Pero ni siquiera este Las Vegas en Benidorm cuenta como el espacio de bodas más surrealista en el que he estado, que fui testigo en la boda de una amiga en la que solo estábamos los futuros casados —y en otro futuro divorciados, pero no adelantemos acontecimientos—; un amigo del novio vestido a puñados y yo. Los cuatro en línea recta como policías escoltando a condenados. La boda se celebraba en la sala de matrimonios de un juzgado con la acera repleta de señores dibujando eses bajo la nube densa del tabaco. Los esquivé convencida de que no había un lugar menos romántico en el mundo… hasta que entramos. La sala, específicamente anunciada para unir enamorados era tan tétrica que de haber osado mi amiga lanzarme el ramo juro que me agacho. Tras tenernos un buen rato esperando —ahora lo veo, como una oportunidad perdida para echar a correr—, una jueza desganada nos hizo sentar en la primera fila situada sobre un escalón. Los asientos fijos me parecieron insuficientemente sujetos por dos barras laterales y me agarré a ambos lados de mi silla, tratando de mantener el equilibrio por los cuatro. Viéndonos en aquel precipicio, con los pies colgando, aunque la jueza no dijo “si alguien tiene algo que decir que hable ahora o calle para siempre” le susurré a mi amiga: “Ahora entiendo por qué lo llaman to fall in love”. Se rio tanto que temí que fuera incapaz de pronunciar el “sí, quiero”, pero lo hizo y los cuatro nos fuimos a comer al chino de la esquina porque sabemos vivir, como casarnos, a tope.

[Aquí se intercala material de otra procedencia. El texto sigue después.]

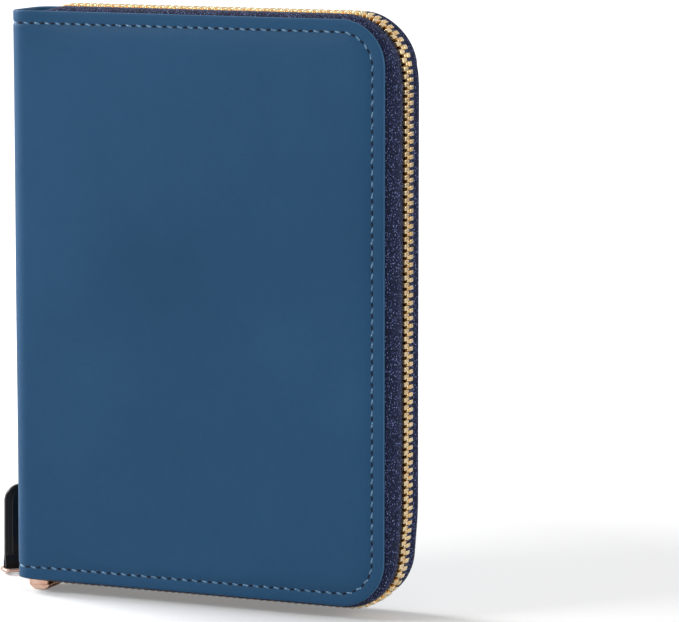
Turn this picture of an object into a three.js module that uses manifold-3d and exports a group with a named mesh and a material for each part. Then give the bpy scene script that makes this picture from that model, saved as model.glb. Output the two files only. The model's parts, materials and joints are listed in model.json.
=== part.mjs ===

Y aunque sería injusto afirmar desde la perspectiva del ahora que aquel día, en aquel momento, sabíamos a ciencia cierta que aquel matrimonio, como tantos tatuajes grabados de madrugada estaba condenado al fracaso —quien no haya escuchado a su hija preguntarle en la piscina: “mamá, ¿quién es Hermenegildo?”, que tire la primera piedra— no deja de asombrarme que ahora podamos repasar muertas de risa cada detalle y ver con absoluta clarividencia que en cada uno el destino nos gritaba como un escuadrón de borrachos cantan en un concierto. Es decir: sabíamos que ‘no era’, solo que no lo sabíamos, ¿verdad que me entienden?

 De aquel marido que mi amiga tuvo una vez ya no recuerdo más allá de unos ojos celestes que la jueza debió tener en cuenta como eximente porque podían perfectamente nublar las capacidades casi de cualquiera impidiéndole de una manera transitoria escuchar el estribillo a gritos del destino. Uno debería casarse alegando motivos, como se licita en un concurso público y no contestando en lo bueno y en lo malo, venga va, pues vale. Pero lo que sí se me quedó en la cabeza desde aquella fatídica mañana es esta curiosa expresión del inglés de enamorarse; to fall in love (caer en amor). ¿Por qué? ¡¿por qué?! ¿Acaso saben los ingleses algo que nosotros desconocemos? También los franceses adoptaron esa gravedad de la gravedad de cruzarte con un guapo en un festival de veranos et ils tombent amoureux (y caen enamorados). Van tan tranquilos por la calle y cuando menos se lo esperan, en la tétrica sala de un juzgado o al salir de una capilla hinchable, caen y merde! (¡plof!) Enamorados…

Pero aquí lo de caer es otra cosa. Uno va mirando el móvil y cae; cae enfermo, cae redondo, ¡cae muerto! Se cae de un burro, cae mal (bueno, vale, también bien) y la única caída que ansiamos todos es la del gordo muy repartido en aquel lugar donde estuvimos visitando a un pariente y compramos un boleto.

Pero no caemos enamorados. Muy al contrario, cuando una amiga se separa hay que ir raudo a levantarla, porque cuando tocas verdaderamente el suelo no es en el amor, sino en el desamor. Con las rodillas y el corazón en carne viva. 

No. Aquí no nos caemos en los charcos del amor. Nos enamoramos y ya está. “¿Cómo estás?” “Enamorado”. Como engordamos, nos mudamos o hacemos la renta  —salvo si te mudas a Andorra pero no mezclemos—. Con la falsa sensación de que tuviéramos voluntad, con la ficción de tener algo de control en el asunto. Nada más lejos de la realidad. Nos enamoramos sin planearlo, por sorpresa, a traición… sin que nos venga bien en absoluto. Igualito a como nos caemos, ahora caigo.